Union Renewal and Broader Political Struggle
The ferocity of the austerity attacks and tepid response of the labour movement leadership has created frustration and exasperation among activists watching workers get hammered. The result has mostly been a see-saw between desperate appeals and harsh criticism of the leadership. But this is being addressed to a leadership entrenched in a consumerist union model and immune from the attacks faced by the workers they are supposed to represent. Their role now, and historically, has been to lower workers expectations in times of economic crisis or run to the front of rising struggles to dissipate them.
 
The recent CAW-CEP merger strategy indicates that pressure from members on the leadership is having some effect.

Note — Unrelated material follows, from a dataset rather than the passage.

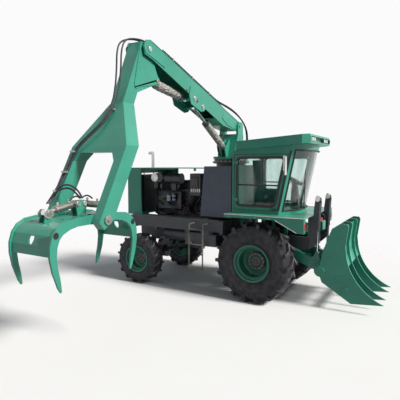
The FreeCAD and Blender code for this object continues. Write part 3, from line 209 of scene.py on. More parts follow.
def plain(name, colour, worn, rough, grain=90.0, depth=0.15):
    f = Finish(name, rough)
    f.colour(f.mix(f.spread(f.noise(8.0, 5), 0.35, 0.7), colour, worn))
    f.rough(f.spread(f.noise(14.0), 0.3, 0.7, rough - 0.08, rough + 0.1))
    f.bump(f.noise(grain, 3), depth, 0.001)
    return f.material


def wrapped(name):
    """Creased packing film round a cylinder barrel, with painted shade darkening its low creases."""
    f = Finish(name, 0.42)
    creases = f.noise(26.0, 6, (1, 0.55, 1.6))
    # painted shade: the film is darker where the crease bump is low, paler where it is high
    f.colour(f.mix(f.spread(creases, 0.36, 0.62), (0.16, 0.15, 0.135), (0.56, 0.54, 0.50)))
    f.bump(creases, 0.9, 0.02)
    return f.material


def glazing(name, tint, streaks):
    f = Finish(name, 0.04)
    f.socket("Transmission Weight", 1.0)
    f.socket("IOR", 1.45)
    f.colour(f.mix(f.spread(f.noise(2.6, 4, (1.3, 1.3, 0.22)), 0.42, 0.62), tint, streaks))
    f.rough(f.spread(f.noise(5.0, 5, (1.5, 1.5, 0.3)), 0.4, 0.75, 0.02, 0.16))
    return f.material


DUST = (0.20, 0.185, 0.15)
GREEN = painted("green_paint", (0.036, 0.335, 0.228), (0.030, 0.270, 0.186), DUST, 0.36, 0.22)
RIM_GREEN = painted("rim_green", (0.022, 0.21, 0.13), (0.018, 0.15, 0.10), DUST, 0.5, 0.35)
CHARCOAL = painted("charcoal_paint", (0.072, 0.090, 0.130), (0.060, 0.075, 0.108), DUST, 0.5, 0.3)
BLACK = painted("black_paint", (0.042, 0.048, 0.060), (0.050, 0.055, 0.066), DUST, 0.48, 0.3)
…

The merger document and messages from the leaders about boosting rank-and-file activity and increasing resources for organizing sound great. Sadly, mere weeks after the merger was announced, the CAW leadership offered concessions without a fight—despite having 90 percentile strike votes in hand.
 
Constant criticism addressed to the leadership entrenches the notion that it must be the leadership that initiate action. The success of the Chicago teachers and Quebec students shows that rank-and-file members can lead this struggle. This approach has been successfully used this past year by both Toronto library workers and Alma steel workers.
 
Furthermore, the size of the Quebec and Chicago strikes propelled them past the initial demands to a broader political struggle. In both cases, this escalation pushed back significantly on the government attempts to keep the upper hand. In Quebec, it led to the collapse of the Charest government. In Chicago, Democratic support for “education reform” and the attack on teachers backfired when weeks before the last election, Republicans were praising Democratic mayor Emmanuel. Teachers’ demands were met in less than one week.
 
The back-to-basics approach takes time and tenacity. More fundamentally it requires an investment in the members and trust that they will act in their our interest supported by solid strategy and organization. It is not new but as these strikes show, it is effective.